Memorandum submitted by The National Art Collections Fund

  The National Art Collections Fund welcomes the Committee's inquiry into the illicit trade in, and return of, cultural property. Despite their significance to international cultural heritage, these major issues have not yet received full public debate in the UK. We sincerely hope that the inquiry will promote informed public interest and that it will lead to the adoption of appropriate measures on both aspects of the subject.


  The National Art Collections Fund is the UK's leading art charity with over 130,000 members. Since it was founded in 1903 it has helped museums, galleries and historic houses to acquire works of art of all types; last year it gave grants of £4.1 million, a record figure.


  As part of its grants-giving policy:

    —  the Fund does not itself undertake the responsibility for establishing or verifying the provenance of objects for which it provides a grant; this is clearly stated in our grant conditions as being the responsibility of the benefiting institution;

    —  the Fund will not provide grants towards objects unless it is satisfied that the applicant has exercised due diligence in the provision of provenance details; and

    —  in the case of antiquities, in common with the National Museums and Galleries and the Museums and Galleries Commission, the Fund does not support the acquisition of objects that have appeared on the market without provenance going back to at least 1970.

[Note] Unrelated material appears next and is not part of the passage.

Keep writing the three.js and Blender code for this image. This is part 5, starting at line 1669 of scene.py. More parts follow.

  We are not in a position to make more than general observations about the market in illicitly traded objects. Our principal concern is that there has been very little assistance or information available to museums and galleries, some of which demonstrate worrying naiveté in matters of acquisition and provenance. This is particularly true of smaller museums and is more of a problem in certain areas of collection, eg antiquities and archaeological material. Without assistance, such as codes of practice/guidelines on acquisition and provenance and easily available and reliable sources of information on illicitly traded objects, museums may lose confidence in acquiring objects and give up, rather than run the risk of making unethical acquisitions. This would have a damaging effect upon both the development of museum collections and on the legitimate trade.

  4.  Ultimately, the responsibility rests with individual museums to operate a "caveat emptor" policy. However, museums and galleries cannot tackle these problems effectively on their own and arguably should not be expected to do so. Through legislation, policies and guidance, and through collaboration with other governments, the Government has a duty to take the lead.

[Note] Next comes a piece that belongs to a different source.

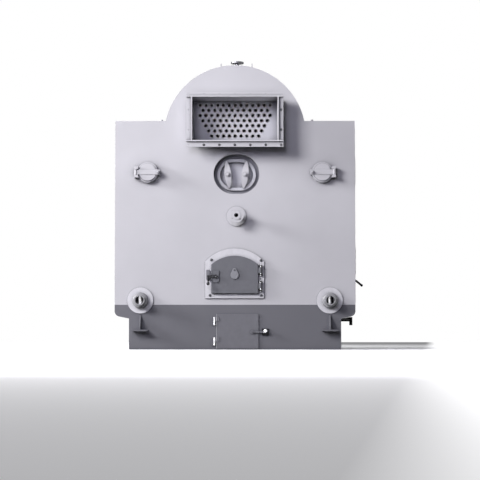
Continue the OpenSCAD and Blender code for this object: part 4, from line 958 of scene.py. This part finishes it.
drain_y, shade_plate_half = front_y + 0.2, 0.012
shade_plate_outline = [(1.0575, 0.3075), (1.1485, 0.3075), (1.1485, 0.3265), (1.0575, 0.3085)]
shade_plate_shape = bmesh.new()
skin(shade_plate_shape, [
    [(x, drain_y + side * shade_plate_half, z) for x, z in shade_plate_outline] for side in (-1, 1)
])
finished("drain_shade_plate", shade_plate_shape, "boiler", black_enamel)

# %% [markdown]
# Behind each lower stub a vertical tube crosses the inside of the header. The photograph shows it as a
# bright bar in the dark bore. It is a polished oval tube, turned a little, which mirrors the white
# studio only along a narrow line. It stands behind the bore's free length, so a pipe can still be
# pushed in.

# %% Tubes inside the headers
header_z = 0.49
oval_r, oval_flatness, oval_height, oval_turn = 0.036, 0.5, 0.11, math.radians(15)
oval_x, oval_y = 0.006, front_y - 0.0093
oval = Matrix.Rotation(oval_turn, 4, "Z") @ Matrix.Diagonal((1, oval_flatness, 1, 1))
inner_shape = bmesh.new()
for side in (-1, 1):
    bmesh.ops.create_cone(
        inner_shape, cap_ends=True, segments=48, radius1=oval_r, radius2=oval_r, depth=oval_height,
        matrix=Matrix.Translation((side * header_x + oval_x, oval_y, header_z)) @ oval,
    )
oval_rims = [edge for edge in inner_shape.edges if edge.calc_face_angle(0) > 0.5]
bmesh.ops.bevel(inner_shape, geom=oval_rims, offset=0.004, segments=3, affect="EDGES")
finished("header_inner_tubes", inner_shape, "boiler", mirror_steel)

# %% [markdown]
# The fire door closes on a rope of woven glass, and a thick baffle inside shields the leaf from the
# fire. Both ride on the door and show only when it stands open. The rope's line follows the mouth at a
# small distance: three straight sides and an arc. Its tree sweeps a lobed profile along that line and
# twists it, so it looks woven.

# %% Rope seal of the fire door
rope_tree, rope_in = new_tree("rope_seal", {"Rope radius": "Float", "Twist length": "Float"})
rope_even, rope_along = measured_line(rope_tree, rope_in, 0.004)
rope_turns = calc(rope_tree, "DIVIDE", rope_along, rope_in["Twist length"])
rope_twisted = step(rope_tree, "GeometryNodeSetCurveTilt", {
    "Curve": rope_even, "Tilt": calc(rope_tree, "MULTIPLY", rope_turns, 2 * math.pi),
})
rope_star = step(rope_tree, "GeometryNodeCurveStar", {
    "Points": 5, "Inner Radius": calc(rope_tree, "MULTIPLY", rope_in["Rope radius"], 0.78),
    "Outer Radius": rope_in["Rope radius"],
})
sweep(rope_tree, rope_in, rope_twisted, rope_star)

door_x, mouth_half, mouth_low, mouth_r = -0.004, 0.205, 0.588, 0.3802


def mouth_line(half, low_z, spring_z, arc_r, count=40):
    """Straight sides under an arc, as a closed line of points in X and Z."""
    arc_z = spring_z - math.sqrt(arc_r ** 2 - half ** 2)
    reach = math.asin(half / arc_r)
    return [(door_x - half, low_z), (door_x + half, low_z)] + [
        (door_x + arc_r * math.sin(a), arc_z + arc_r * math.cos(a))
        for a in evenly(reach, -reach, count)
    ]


rope_side, rope_spring, rope_y = 0.014, 0.8546, front_y - 0.0203
rope_points = [
    Vector((x, rope_y, z)) for x, z in
    mouth_line(mouth_half + rope_side, mouth_low - rope_side, rope_spring, mouth_r + rope_side)
]
rope_edges = [(i, (i + 1) % len(rope_points)) for i in range(len(rope_points))]
woven = finish_tree("woven_rope", 0.95)
weave = between(woven, grain(woven, 600.0, 3.0), (0.42, 0.4, 0.36), (0.66, 0.64, 0.58))
grow("door_rope", starting_mesh("door_rope", rope_points, rope_edges), rope_tree, {
    "Rope radius": 0.0038, "Twist length": 0.03, "Finish": settle(woven, weave),
}, "fire_door", 75)

# %% Baffle inside the fire door
baffle_front, baffle_t, baffle_bevel = front_y - 0.0212, 0.022, 0.005
baffle_rear = baffle_front + baffle_t
baffle_shape = bmesh.new()
baffle_outline = mouth_line(0.18, 0.612, 0.83, mouth_r - 0.02)
skin(baffle_shape, [[(x, y, z) for x, z in baffle_outline] for y in (baffle_front, baffle_rear)])
baffle_rims = [
    edge for edge in baffle_shape.edges
    if all(corner.co.y > baffle_rear - baffle_t / 2 for corner in edge.verts)
]
bmesh.ops.bevel(baffle_shape, geom=baffle_rims, offset=baffle_bevel, segments=3, affect="EDGES")
finished("door_baffle", baffle_shape, "fire_door", grate_iron)
bolt_heads("baffle_bolts", [
    (Vector((door_x + x, front_y + 0.0006, z)), rearward) for x in (-0.12, 0.12) for z in (0.66, 0.81)
], "fire_door", 0.011, 0.007, bolt_steel, 1.5, 11)

# %% [markdown]
# Last come the bright ends of the fire door's hinge pins and the grease nipples on their lugs, which
# the photograph shows as white dots on each hinge, and the screws that hold the ash door's hinge
# leaves.

# %% Hinge pin ends, grease nipples and leaf screws
pin_x, pin_y, hinge_zs = 0.254, -1.839, (0.632, 0.789)
dome_screws("hinge_pin_caps", [
    (Vector((pin_x, pin_y, z + end * 0.053)), Vector((0, 0, end))) for z in hinge_zs for end in (-1, 1)
], "boiler", bright_steel, 0.0085, 0.005, 8)
dome_screws("grease_nipples", [
    (Vector((pin_x + 0.001, pin_y - 0.0158, z + rise)), forward)
    for z in hinge_zs for rise in (-0.035, 0.035)
], "boiler", bright_steel, 0.0065, 0.005, 9)
ash_leaf_x, ash_leaf_y, ash_leaf_zs = -0.2265, -1.816, (0.083, 0.283)
dome_screws("ash_hinge_screws", [
    (Vector((ash_leaf_x, ash_leaf_y, z + rise)), forward)
    for z in ash_leaf_zs for rise in (-0.03, -0.012)
], "boiler", dark_bolt, 0.0035, 0.0015, 12)

# %% [markdown] The dressed part may stand out of the solids' box by a few millimetres only, for a
# bolt head or a bead.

  (a)  The variation between the different legislative systems, their enforcement and interpretations within the EU and worldwide, is a major contributing factor to the scale of the problem. We recommend that the Government should ratify the 1970 UNESCO and 1995 UNIDROIT Conventions as a first step; or implement measures to achieve the same ends;

  (b)  the Government should not make available tax benefits (such as AIL and conditional exemption) where the objects concerned lack sufficient provenance;

  (c)  the Government indemnity scheme should not cover loans of unprovenanced material to UK museums;

  (d)  a central source of information should be funded by government, to provide information about a) other countries' export legislation; and b) objects that have been illicitly traded;

  (e)  the Government should address the present inadequacy of specialist police forces covering illicit trade; and

  (f)  the Government should participate in greater international co-operation on illicit trade.

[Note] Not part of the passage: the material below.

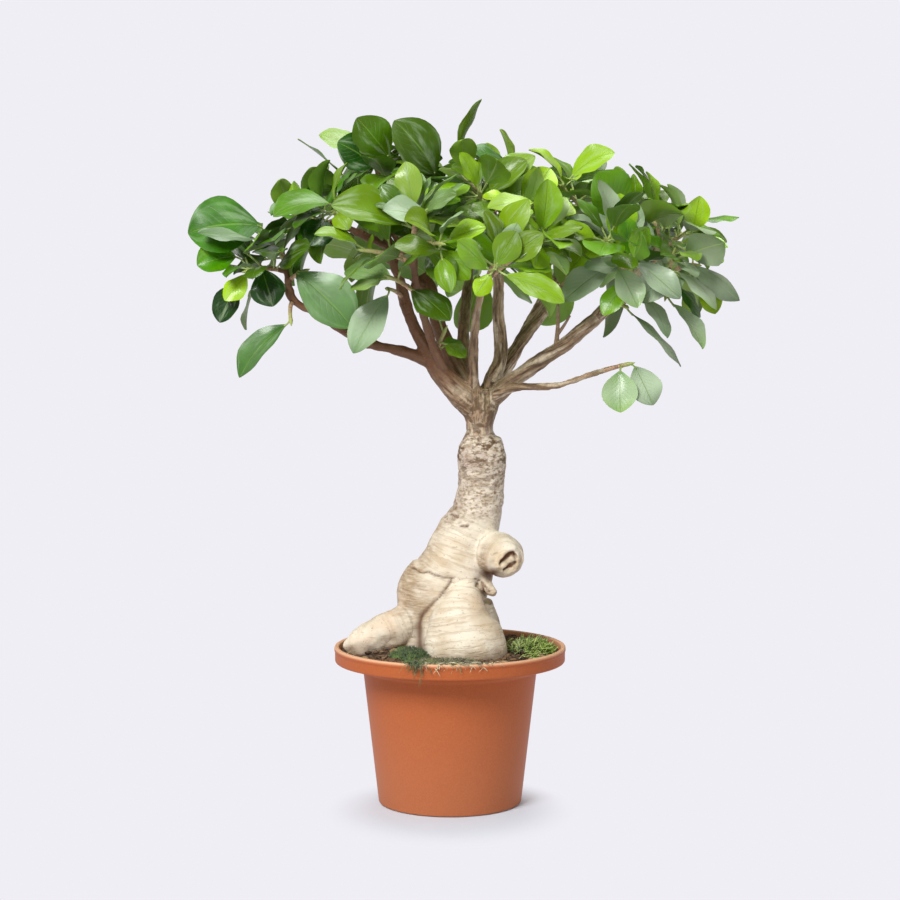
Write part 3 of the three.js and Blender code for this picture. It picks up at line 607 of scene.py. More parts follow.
@dataclass(frozen=True)
class Finish:
    """What every finish has: a name, how glossy its coat is and how deep its relief."""

    name: str
    coat: float = 0.0
    coat_rough: float = 0.2
    relief: float = 0.0004
    strength: float = 0.5
    sheen: float = 0.0
    specular: float = 0.5

    def surface(self, board: Board) -> Surface:
        """Colour, roughness and height of the surface, which each kind of finish gives."""
        raise NotImplementedError

    def placed(self, board: Board, group: bpy.types.NodeTree) -> Surface:
        """A shared group placed with this finish's own values.

        Args:
            board: The material's board.
            group: The group, whose inputs bear the names of the finish's fields.

        Returns:
            Sockets of colour, roughness and height.
        """
        values = {key.capitalize(): value for key, value in vars(self).items()}
        inputs = {socket.name for socket in group.interface.items_tree if socket.in_out == "INPUT"}
        values = {key: value for key, value in values.items() if key in inputs}
        made = board.node("ShaderNodeGroup", values, node_tree=group)
        return tuple(made.outputs[key] for key in SURFACE)

    @cache
    def material(self) -> bpy.types.Material:
        """The finished material, made once.

        Returns:
            A node material with one Principled shader.
        """
        made = bpy.data.materials.new(self.name)
        made.use_nodes = True
        board = Board(made.node_tree)
        colour, rough, height = self.surface(board)
        shader = made.node_tree.nodes["Principled BSDF"]
        values = {"Coat Weight": self.coat, "Coat Roughness": self.coat_rough,
                  "Sheen Weight": self.sheen, "Specular IOR Level": self.specular}
        for key, value in values.items():
            shader.inputs[key].default_value = value
        bump = {"Height": height, "Strength": self.strength, "Distance": self.relief}
        normal = board.node("ShaderNodeBump", bump).outputs[0]
        board.give(shader.inputs, **{"Base Color": colour, "Roughness": rough, "Normal": normal})
        return made


@dataclass(frozen=True, kw_only=True)
class Speckled(Finish):
    """A grainy finish between two colours."""

    light: Colour
    dark: Colour
    scale: float
    patches: float
    smooth: float
    rough: float
    tint: Colour | None = None

    def surface(self, board: Board) -> Surface:
        """Grain from the shared group; a tinted one turns to its tint by the painted value.

        Args:
            board: The material's board.

        Returns:
            Sockets of colour, roughness and height.
        """
        colour, rough, height = self.placed(board, speckle_group())
        if self.tint is not None:
            colour = board.mix(colour, (board.painted("tint"), self.tint))
        return colour, rough, height


@dataclass(frozen=True, kw_only=True)
class Foliage(Finish):
    """One face of a leaf."""

    deep: Colour
    fresh: Colour
    young: Colour
    # The colour of the painted sheen and gloss streaks that stand in for reflected light.
    silver: Colour
    vein: Colour
    veins: float

    def surface(self, board: Board) -> Surface:
        """The shared leaf group with this face's colours."""
        return self.placed(board, leaf_group())


@dataclass(frozen=True)
class Bark(Finish):
    """Bark that is cream and faintly ringed on the roots, pale grey and flecked on the
    trunk, and tan on the limbs."""

    cream: Colour = srgb(238, 228, 208)
    cream_shade: Colour = srgb(214, 196, 168)
    blush: Colour = srgb(224, 194, 164)
    ring: Colour = srgb(176, 146, 108)
    dash: Colour = srgb(150, 118, 86)
    # The colour of the roots' staining and of the shade painted on their undersides, left faces and the
    # nook by the stub.
    stain: Colour = srgb(150, 120, 86)
    grey: Colour = srgb(226, 214, 196)
    grey_shade: Colour = srgb(160, 138, 108)
    dusk: Colour = srgb(146, 120, 108)
    blotch: Colour = srgb(104, 80, 54)
    tan: Colour = srgb(194, 164, 130)
    tan_shade: Colour = srgb(96, 72, 50)
    tan_light: Colour = srgb(240, 222, 192)
    russet: Colour = srgb(114, 70, 42)
    moss: Colour = srgb(110, 108, 64)
    # The dark of cracks, pits, grooves and the damp foot: partly their own colour, partly painted shade in
    # the recesses and a painted shadow under the stub.
    crack: Colour = srgb(92, 52, 14)
    wood: Colour = srgb(226, 200, 150)

    def surface(self, board: Board) -> Surface:
        """Three barks blended by the painted zone, then bare wood, then the dark of cracks and hollows,
        which is partly painted shade in the recesses and a painted shadow under the stub.

        Args:
            board: The material's board.

        Returns:
            Sockets of colour, roughness and height.
        """
        zone = board.painted("zone")
        fine = board.grain(420.0, 4.0, 0.65)
        lines = self.lines(board)
        # Dark of cracks, pits, grooves, the damp foot and the painted shadow under the stub.
        dark = board.math("MAXIMUM", board.painted("crack"), board.painted("hollow"))
        colour = board.mix(
            self.root(board, lines), (board.step(zone, 0.0, 1.0), self.stem(board)),
            (board.step(zone, 1.0, 2.0), self.branch(board)),
            (board.painted("cut"), self.wood), (dark, self.crack),
        )
        return colour, board.step(fine, 0.2, 0.8, (0.55, 0.8)), board.plus(fine, board.times(lines, -0.4))

    def root(self, board: Board, lines: Socket) -> Socket:
        """Cream bark with soft shades, a blush here and there, faint rings, short dashes, and the painted
        staining and shade.

        Args:
            board: The material's board.
            lines: The mask of the rings.

        Returns:
            The colour's socket.
        """
        flat = board.stretch(1.0, 1.0, 5.0)
        soft = board.step(board.grain(38.0), 0.4, 0.7)
        blush = board.times(board.step(board.grain(22.0, 3.0, 0.6), 0.52, 0.74), 0.7)
        ringed = board.times(lines, board.minus(0.36, board.times(board.painted("plain"), 0.3)))
        mottle = board.step(board.grain(150.0, 3.0, 0.6, at=flat), 0.34, 0.62, (0.45, 1.0))
        dashes = board.times(board.step(board.grain(120.0, 2.0, at=flat), 0.64, 0.72), 0.4)
        specks = board.times(board.step(board.grain(650.0, 1.0), 0.68, 0.74), 0.5)
        # The painted staining and shade turn the cream to a darker tan.
        return board.mix(
            self.cream, (soft, self.cream_shade), (blush, self.blush), (ringed, self.ring),
            (board.times(board.painted("stain"), mottle), self.stain),
            (board.math("MAXIMUM", dashes, specks), self.dash),
        )

    def stem(self, board: Board) -> Socket:
        """Pale grey bark with level flecks, the painted staining and shade in a dusky colour, and darker
        blotches under the fork.

        Args:
            board: The material's board.

        Returns:
            The colour's socket.
        """
        flat = board.stretch(1.0, 1.0, 1.9)
        flecks = board.step(board.grain(350.0, 3.0, 0.6, at=flat), 0.34, 0.54)
        soft = board.times(board.step(board.grain(90.0, at=flat), 0.46, 0.66), 0.45)
        high = board.step(board.parts(board.place())[2], 0.214, 0.25, (0.2, 1.0))
        blotches = board.step(board.grain(125.0, 4.0, 0.65, at=flat), 0.47, 0.6)
        # The painted staining and shade turn the grey to a dusky colour.
        return board.mix(
            self.grey_shade, (flecks, self.grey), (soft, self.grey_shade),
            (board.times(board.painted("stain"), 0.6), self.dusk),
            (board.times(blotches, high), self.blotch),
        )

    def branch(self, board: Board) -> Socket:
        """Tan bark, streaked along the limb, with painted shade on its undersides, blotched at the fork,
        with some green on it.

        Args:
            board: The material's board.

        Returns:
            The colour's socket.
        """
        run = board.plus(board.painted("across_z"), board.times(board.painted("path"), 0.17))
        streak = board.joined(board.painted("across_x"), board.painted("across_y"), run)
        aside, _, height = board.parts(board.place())
        mottle = board.step(board.grain(0.4, 4.0, 0.65, at=streak), 0.36, 0.6)
        pale = board.times(board.step(board.grain(0.22, at=streak), 0.48, 0.62),
                           board.step(aside, 0.01, 0.03, (0.55, 0.95)))
        red = board.times(board.step(aside, 0.022, -0.004), board.step(height, 0.288, 0.306, (0.1, 0.9)))
        green = board.times(board.step(board.grain(45.0), 0.54, 0.7), 0.35)
        low = board.step(height, 0.292, 0.276, (0.35, 0.95))
        blotches = board.step(board.grain(170.0, 4.0, 0.7), 0.46, 0.58)
        # The painted value darkens the limbs' undersides: painted shade.
        return board.mix(
            self.tan_shade, (mottle, self.tan), (pale, self.tan_light), (red, self.russet),
            (green, self.moss), (board.times(board.painted("stain"), 0.5), self.tan_shade),
            (board.times(blotches, low), self.blotch),
        )

    def lines(self, board: Board) -> Socket:
        """Fine growth rings: noise squeezed along the root's own length.

        Args:
            board: The material's board.

        Returns:
            A mask that is 1 on a dark ring.
        """
        x, y, _ = board.parts(board.place())
        path = board.plus(board.painted("path"), board.times(board.grain(60.0, 2.0), 4.0))
        squeezed = board.joined(board.times(x, 30.0), board.times(y, 30.0), board.times(path, 0.5))
        return board.step(board.grain(1.0, 3.0, 0.6, at=squeezed), 0.48, 0.66)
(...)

  (a)  A central advisory source should be set up with government funding to provide museums that have doubts about specific objects with names of the most appropriate experts;

  (b)  Resource: The Council for Museums, Archives and Libraries should endorse and promote the MGC's guidelines, Restitution and Repatriation, the MA Codes of Ethics, Ethical Guidelines on Acquisition and Provenance, and Buying in the Market;

  (c)  There should be a government-funded central source of information on objects known to have been illicitly traded.


  (a)  Museums should not acquire objects without full provenance and should ensure, so far as is possible, that they have full legal title to all objects within their collections;

  (b)  museums should not accept gifts, bequests or loans of unprovenanced objects;

  (c)  museums should not appear to condone unprovenanced objects through any collaboration with the person in current possession or association with the object, eg through publication or exhibitions; and

  (d)  museums should adhere to all professional Codes of Conduct or official guidelines that address issues of provenance and legal title and their acquisition policies should be based upon them.


  Restitution of objects other than those acquired by illegal means involves a number of highly complex issues. It is important, therefore, that such cases should be dealt with on a case by case basis. Procedures for the consideration of such cases need to be in place, with general guidelines and principles for reference, but it would be neither practical nor appropriate to have a rigid legal framework. There are very different issues to be considered depending on whether the object is being contested by an individual, as a private property claim, or by a state as part of a "national heritage" claim.

  9.  Museums and galleries lack guidance on these issues. The Spoliation Advisory Panel, recently established to consider items unjustly acquired as a result of action by the Nazis, might be an appropriate model for a similar committee for other return cases. Any committee of referral that is set up will have to work pragmatically with an eye to public expectations of what is fair and just; there will often be difficulties in striking the balance between legally correct solutions and public reaction.

  10.  We are not able to make detailed recommendations but we would like to put on record the following:


  We welcome the lead taken by the National Museums and Galleries in examining their collections for works looted during the Holocaust and Second World War period (1933-45). We will do all we can to provide assistance. It is probable that, in time, the public will expect objects acquired in other recent periods of conflict to be similarly examined and will expect access to museum records.


  Official encouragement of a nationalist interpretation of culture is to be avoided, but it is clear that there are a few items of exceptional significance, that justify special consideration. Particular attention should be paid to cases involving religious or sacred material and human remains.

  13.  It is important that return claims should be approached by government and museums in a spirit of open-mindedness and co-operation. Return is not always feasible or in the best interests of the object in question; solutions other than return are more likely to be agreed within an atmosphere of collaboration rather than antagonism and the cultural gain to both countries is likely to be enhanced rather than diminished by the relationship.